§ **The task**: Give back the lines exactly, from the first one to the line with "return hank_place() *", both ends included.

§ **Data provided**:
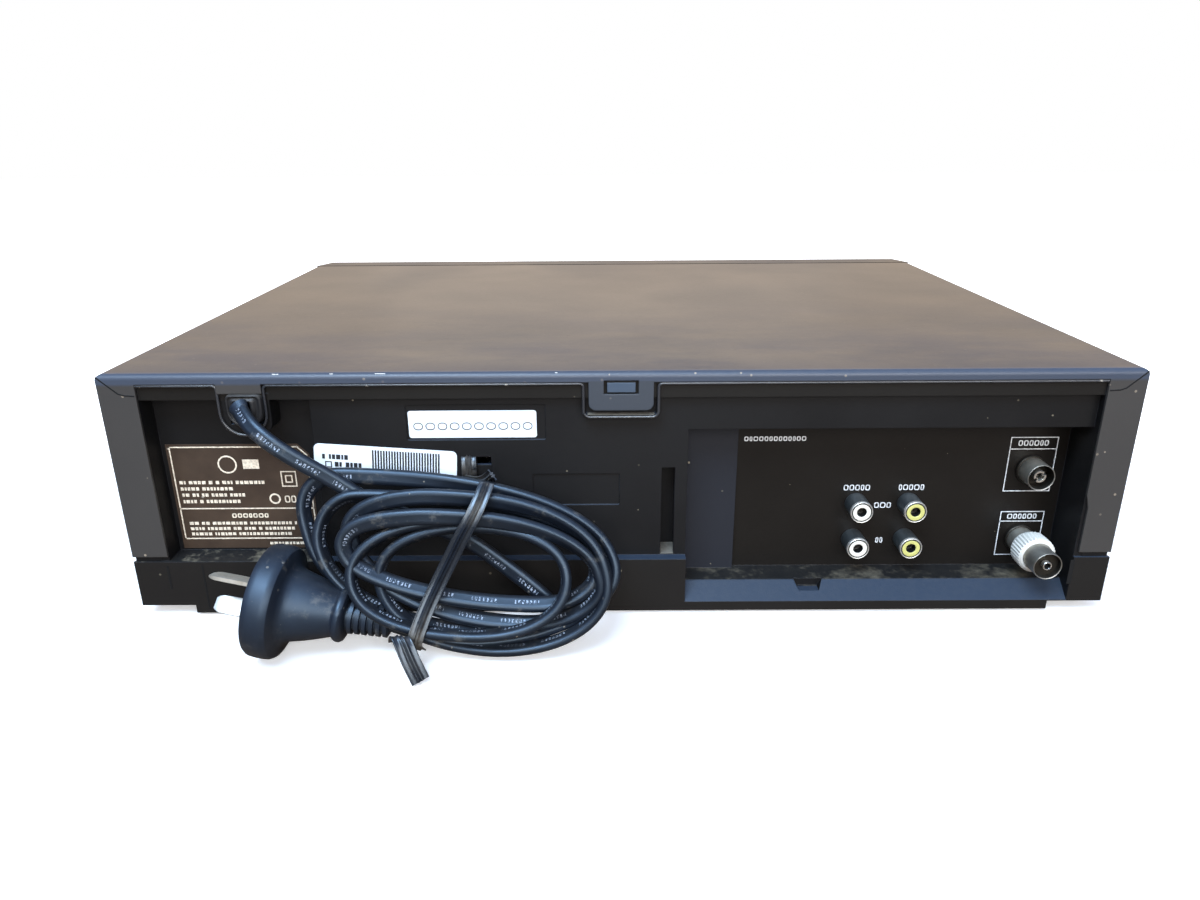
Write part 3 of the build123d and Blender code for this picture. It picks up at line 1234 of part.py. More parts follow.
def plug_body():
    """The moulded plug: a round face, a cone down to a collar, and a ribbed neck for the lead."""
    disc = Pos(0, 0, -DISC_T / 2) * Cylinder(DISC_R, DISC_T)
    disc = fillet(disc.edges(), EDGE_ROUND)
    cone_low = -DISC_T - CONE_LENGTH
    cone = Pos(0, 0, -DISC_T - CONE_LENGTH / 2) * Cone(*CONE_R, CONE_LENGTH)
    collar = Pos(0, 0, cone_low) * Cylinder(COLLAR_R, COLLAR_T)
    neck = Pos(0, 0, cone_low - NECK_LENGTH / 2) * Cylinder(NECK_R, NECK_LENGTH)
    return plug_place() * (disc + cone + collar + neck)


def plug_pins():
    """The two flat blades, set in an inverted V."""
    blades = []
    for sign in (-1, 1):
        place = Pos(0, sign * BLADE_SPREAD, BLADE[0] / 2) * Rot(0, 0, sign * BLADE_LEAN)
        blades.append(plug_place() * place * Box(BLADE[1], BLADE[2], BLADE[0]))
    return blades


def hank_place():
    return Pos(*HANK_CENTRE) * Rot(HANK_LEAN, 0, 0)


def cord_coil():
    """The outer shape of the tied hank, leaning against the rear panel, clear of the plug."""
    face = Plane.XZ.offset(-HANK_T / 2) * Ellipse(HANK_SIZE[0] / 2, HANK_SIZE[1] / 2)
    hank = hank_place() * extrude(face, HANK_T)
    return hank - plug_body()


def twist_tie():
    """The strap down the hank's front, and its two ends, which trail on the table."""
    strap = Pos(0, HANK_T / 2 + TIE_T / 2, 0) * Box(TIE_WIDTH, TIE_T, HANK_SIZE[1])
    tail = side(TIE_TAIL, TIE_TAIL_X - TIE_WIDTH / 2, TIE_TAIL_X + TIE_WIDTH / 2)
    return hank_place() * Pos(TIE_SHIFT, 0, 0) * Rot(0, TIE_SLANT, 0) * strap + tail


# ---------------------------------------------------------------- write every node
save("top_cover", top_cover())
save("cover_screws", *cover_screws())
save("base_frame", base_frame())
save("feet", *feet())
save("bottom_plate", bottom_plate())
save("rear_panel", rear_panel())
save("cord_gland", cord_gland())
save("rating_label", rating_label())
save("stickers", *stickers())
save("av_jack_block", av_jack_block())
save("audio_jack_liners", *jack_liners(JACK_X[0]))
save("video_jack_liners", *jack_liners(JACK_X[1]))
save("tuner_box", tuner_box())
save("rf_sockets", *rf_sockets())
save("adaptor_tube", adaptor_tube())
save("adaptor_ring", adaptor_ring())
save("front_panel", front_panel())
save("cassette_door", cassette_door())
save("display_window", display_window())
save("display_module", display_module())
for key_name, place in KEYS.items():
    save(key_name, key(*place))
save("channel_rocker", channel_rocker())
save("front_board", *front_board())
save("main_board", main_board())
save("board_chips", *board_chips())
save("board_capacitors", *board_capacitors())
save("power_transformer", power_transformer())
save("heat_sink", heat_sink())
save("deck_plate", deck_plate())
save("supply_reel", reel_table(-REEL_X))
save("takeup_reel", reel_table(REEL_X))
save("idler_gear", idler_gear())
save("drum_lower", drum_lower())
save("drum_upper", drum_upper())
save("capstan_flywheel", capstan_flywheel())
save("reel_pulley", reel_pulley())
save("drive_belt", drive_belt())
save("pinch_arm", pinch_arm())
save("pinch_roller", pinch_roller())
save("cam_gear", cam_gear())
save("guide_left", tape_guide(-1))
save("guide_right", tape_guide(1))
save("tape_heads", *tape_heads())
save("loading_motor", loading_motor())
save("carriage_brackets", *carriage_brackets())
save("carriage_slider", carriage_slider())
save("cassette_holder", cassette_holder())
save("power_lead", power_lead())
save("cord_coil", cord_coil())
save("plug_body", plug_body())
save("plug_pins", *plug_pins())
save("twist_tie", twist_tie())
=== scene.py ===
# %% [markdown]
# # A video cassette recorder, seen from behind
# The hard pieces are already modelled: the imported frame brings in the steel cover, the plastic
# base, the rear panel and everything inside. This lesson dresses them. It sets up a camera and
# a pale studio, writes the finishes as shader nodes, and then adds what is soft or fine: the
# tied mains lead, its plug, the sockets' rims, the labels and the printed lines.

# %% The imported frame
import json
import math

import bmesh
import bpy
import numpy as np
from mathutils import Matrix


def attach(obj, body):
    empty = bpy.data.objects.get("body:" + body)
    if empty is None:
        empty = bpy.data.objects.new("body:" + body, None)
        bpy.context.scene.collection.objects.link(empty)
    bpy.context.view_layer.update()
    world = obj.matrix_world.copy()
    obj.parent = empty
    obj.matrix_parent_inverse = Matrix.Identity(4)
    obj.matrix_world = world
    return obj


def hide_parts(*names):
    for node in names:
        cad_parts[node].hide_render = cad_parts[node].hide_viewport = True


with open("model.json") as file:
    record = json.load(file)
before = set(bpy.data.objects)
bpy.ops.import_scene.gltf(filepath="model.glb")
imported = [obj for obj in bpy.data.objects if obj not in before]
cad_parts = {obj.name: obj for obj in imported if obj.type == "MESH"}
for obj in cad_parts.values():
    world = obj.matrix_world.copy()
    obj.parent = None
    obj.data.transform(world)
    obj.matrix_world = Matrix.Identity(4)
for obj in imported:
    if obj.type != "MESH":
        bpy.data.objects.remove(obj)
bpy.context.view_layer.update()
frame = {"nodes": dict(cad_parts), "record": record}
nodes = frame["nodes"]
MM = 0.001
print("packed pieces:", len(nodes))

# %% [markdown]
# ## Camera
# The recorder stands on a table and is looked at from a little above, with a wide lens. A
# camera's matrix is its three axes and its place, so it is built from a pitch, a yaw and a roll:
# the view direction first, then the horizontal axis at right angles to it, then the roll.

# %% Camera
CAMERA_PLACE = np.array([6.485, 418.555, 172.085]) * MM
PITCH, YAW, ROLL = np.radians([20.357, 0.187, -0.393])
LENS_MM = 26.083
SENSOR_MM = 36.0


def unit(v):
    """A vector, or a stack of them, divided by its own length."""
    v = np.asarray(v, float)
    return v / np.linalg.norm(v, axis=-1, keepdims=True)


def stand(name, data, axes, place):
    """A camera or a lamp in the scene: its matrix holds its three axes as columns, then its place."""
    thing = bpy.data.objects.new(name, data)
    bpy.context.collection.objects.link(thing)
    matrix = np.eye(4)
    matrix[:3, :3] = np.column_stack(axes)
    matrix[:3, 3] = place
    thing.matrix_world = Matrix(matrix.tolist())
    return thing


def make_camera():
    """View = (sin yaw cos pitch, -cos yaw cos pitch, -sin pitch); the other two axes roll about it."""
    view = np.array([np.sin(YAW) * np.cos(PITCH), -np.cos(YAW) * np.cos(PITCH), -np.sin(PITCH)])
    level = unit(np.cross(view, [0, 0, 1]))
    upright = np.cross(level, view)
    right = np.cos(ROLL) * level + np.sin(ROLL) * upright
    up = np.cos(ROLL) * upright - np.sin(ROLL) * level
    data = bpy.data.cameras.new("camera")
    data.lens = LENS_MM
    data.sensor_width = SENSOR_MM
    data.clip_start = 0.01
    return stand("camera", data, [right, up, -view], CAMERA_PLACE)


bpy.context.scene.camera = make_camera()
bpy.context.scene.view_settings.view_transform = "Standard"
print("camera at", CAMERA_PLACE.round(3).tolist())

# %% [markdown]
# ## Shader helpers
# A shader is a sum: noises, masks and colours, added and multiplied. So a node's output is
# wrapped as a `Wire`, and `a * b + c` then adds the Math nodes. `add` makes any other node.

# %% Nodes as arithmetic


def wire(sockets, values):
    """Each value joins its socket where it is a node's output, and otherwise sets the socket's number."""
    for key, value in values.items():
        if isinstance(value, Wire):
            value.tree.links.new(value.socket, sockets[key])
        else:
            sockets[key].default_value = value


def add(tree, kind, inputs=None, **props):
    """One shader node, set and joined; gives back its outputs, by name or by number."""
    node = tree.nodes.new("ShaderNode" + kind)
    for key, value in props.items():
        setattr(node, key, value)
    wire(node.inputs, inputs or {})
    return Outputs(node)


def step(operation, turned=False):
    """Makes a method of a wire that stands for one operation."""
    def method(self, other=0.0):
        """One Math node: self (operation) other or, turned, other (operation) self."""
        a, b = (other, self) if turned else (self, other)
        return add(self.tree, "Math", {0: a, 1: b}, operation=operation)[0]
    return method


class Wire:
    """A node's output; each operator on it adds one Math node and gives that node's output."""

    def __init__(self, socket):
        """Keeps the output, and the node tree that it is in."""
        self.socket = socket
        self.tree = socket.id_data

    __add__ = __radd__ = step("ADD")
    __mul__ = __rmul__ = step("MULTIPLY")
    __sub__, __rsub__ = step("SUBTRACT"), step("SUBTRACT", turned=True)
    __lt__, __gt__ = step("LESS_THAN"), step("GREATER_THAN")
    __abs__, higher, fraction = step("ABSOLUTE"), step("MAXIMUM"), step("FRACT")

    def clamped(self):
        """The same step with its result held between 0 and 1."""
        self.socket.node.use_clamp = True
        return self


class Outputs:
    """A node's outputs, each given as a wire."""

    def __init__(self, node):
        """Keeps the node's outputs."""
        self.sockets = node.outputs

    def __getitem__(self, key):
        """The output of that name or number."""
        return Wire(self.sockets[key])


print("operators ready")

# %% Shader helpers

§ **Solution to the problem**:
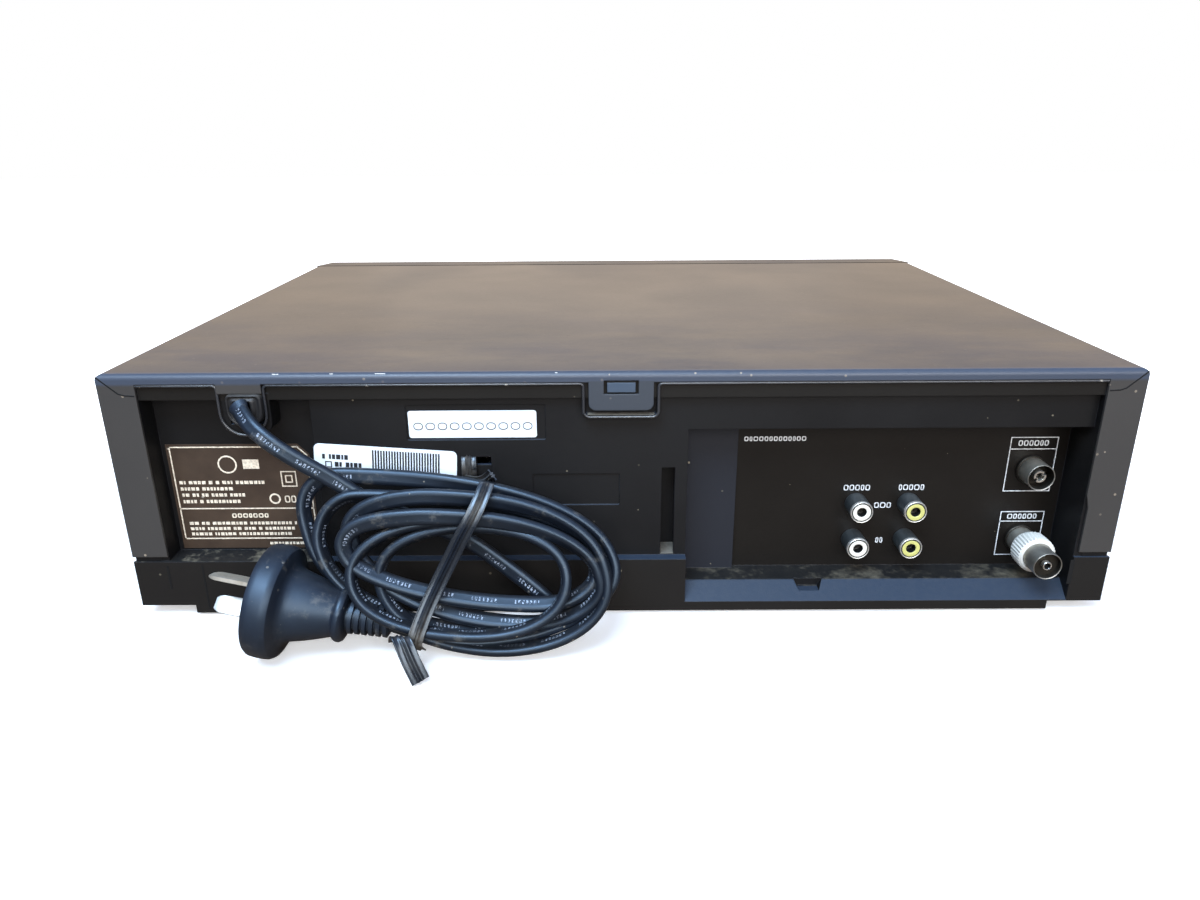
Write part 3 of the build123d and Blender code for this picture. It picks up at line 1234 of part.py. More parts follow.
def plug_body():
    """The moulded plug: a round face, a cone down to a collar, and a ribbed neck for the lead."""
    disc = Pos(0, 0, -DISC_T / 2) * Cylinder(DISC_R, DISC_T)
    disc = fillet(disc.edges(), EDGE_ROUND)
    cone_low = -DISC_T - CONE_LENGTH
    cone = Pos(0, 0, -DISC_T - CONE_LENGTH / 2) * Cone(*CONE_R, CONE_LENGTH)
    collar = Pos(0, 0, cone_low) * Cylinder(COLLAR_R, COLLAR_T)
    neck = Pos(0, 0, cone_low - NECK_LENGTH / 2) * Cylinder(NECK_R, NECK_LENGTH)
    return plug_place() * (disc + cone + collar + neck)


def plug_pins():
    """The two flat blades, set in an inverted V."""
    blades = []
    for sign in (-1, 1):
        place = Pos(0, sign * BLADE_SPREAD, BLADE[0] / 2) * Rot(0, 0, sign * BLADE_LEAN)
        blades.append(plug_place() * place * Box(BLADE[1], BLADE[2], BLADE[0]))
    return blades


def hank_place():
    return Pos(*HANK_CENTRE) * Rot(HANK_LEAN, 0, 0)


def cord_coil():
    """The outer shape of the tied hank, leaning against the rear panel, clear of the plug."""
    face = Plane.XZ.offset(-HANK_T / 2) * Ellipse(HANK_SIZE[0] / 2, HANK_SIZE[1] / 2)
    hank = hank_place() * extrude(face, HANK_T)
    return hank - plug_body()


def twist_tie():
    """The strap down the hank's front, and its two ends, which trail on the table."""
    strap = Pos(0, HANK_T / 2 + TIE_T / 2, 0) * Box(TIE_WIDTH, TIE_T, HANK_SIZE[1])
    tail = side(TIE_TAIL, TIE_TAIL_X - TIE_WIDTH / 2, TIE_TAIL_X + TIE_WIDTH / 2)
    return hank_place() * Pos(TIE_SHIFT, 0, 0) * Rot(0, TIE_SLANT, 0) * strap + tail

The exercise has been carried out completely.